Saturday, December 3, 2011


Herman Cain has dropped out of the race. The Onion provides the deepest commentary, using only a single headline.

As far as the affair is concerned, I don't think something like that needs to sink a presidential candidacy. But in a primary where there are lots of other options, it's a serious problem. And you can't let your campaign be about your sexual misdeeds, which is basically what had happened to the Cain campaign. I guess that's what can happen to candidates who have lots of misdeeds and poor-to-mediocre top-level campaign staff. I don't think even the best management would've saved him, but things got a lot weirder than I imagine they would've with the best and brightest in charge.
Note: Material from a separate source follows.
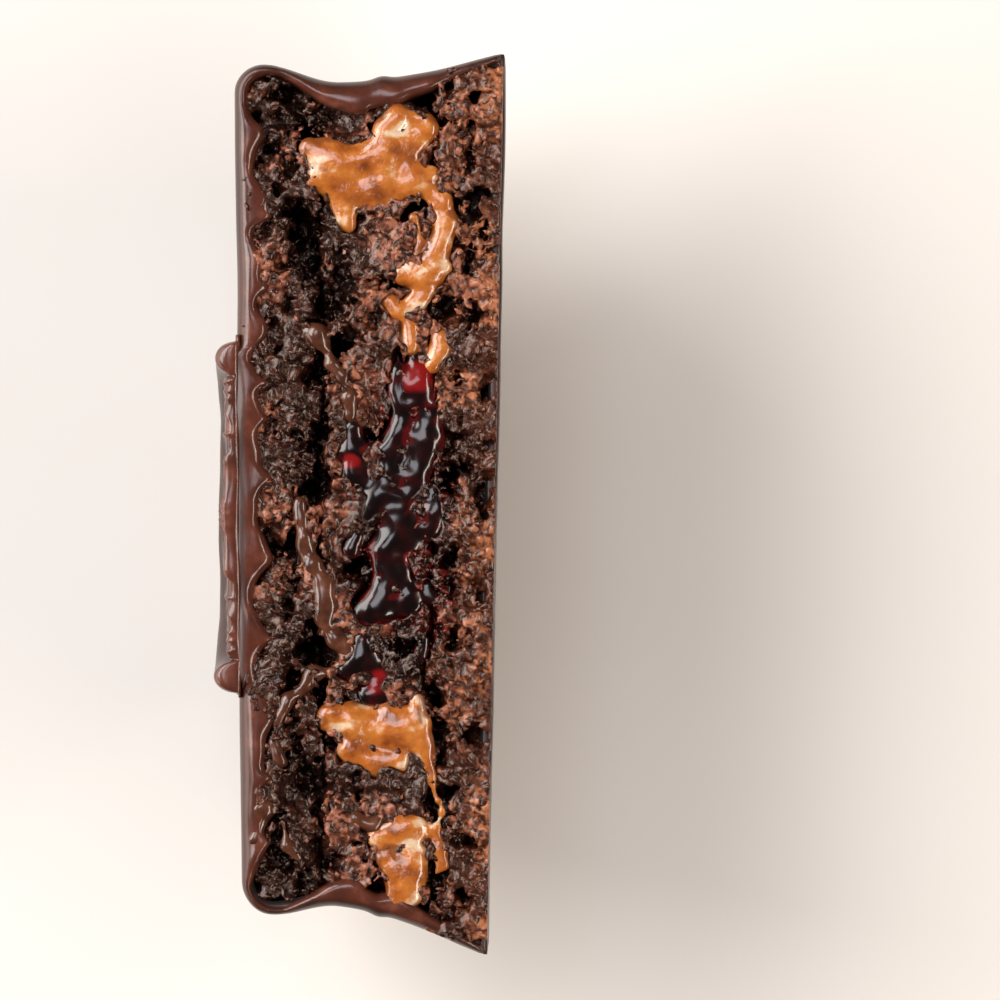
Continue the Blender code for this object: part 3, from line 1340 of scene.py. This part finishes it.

I imagine that part of the reason Republicans got so excited about Cain was that they liked the idea of playing the race card back against Democrats. It's not so much that they thought he'd win black voters (though I'm sure some of them had unreasonable ambitions of stealing black voters from Obama). It's more that a lot of them feel that accusations of racism have been unjustly used as a political weapon against them, and they were pleased at the thought of having that weapon in their hands to use against their enemies.

Of all the bad things Cain has done, the one that I felt the most upset about came recently, when his campaign attacked the various women accusing him of sexual harassment and affairs for being "husbandless." I've had the good fortune to be briefly involved with a few husbandless ladies in the past few months, and I won't stand for anyone saying nasty things about them. I know he's done a lot worse than that stray remark, but I guess it just really got to me.

Thursday, December 1, 2011

Marriage Inequality Follies

I'm sure this response to gay marriage supporters sounds clever to the people who say it, but it really doesn't work:
JANE SCHMIDT: Then, why can’t same-sex couples get married?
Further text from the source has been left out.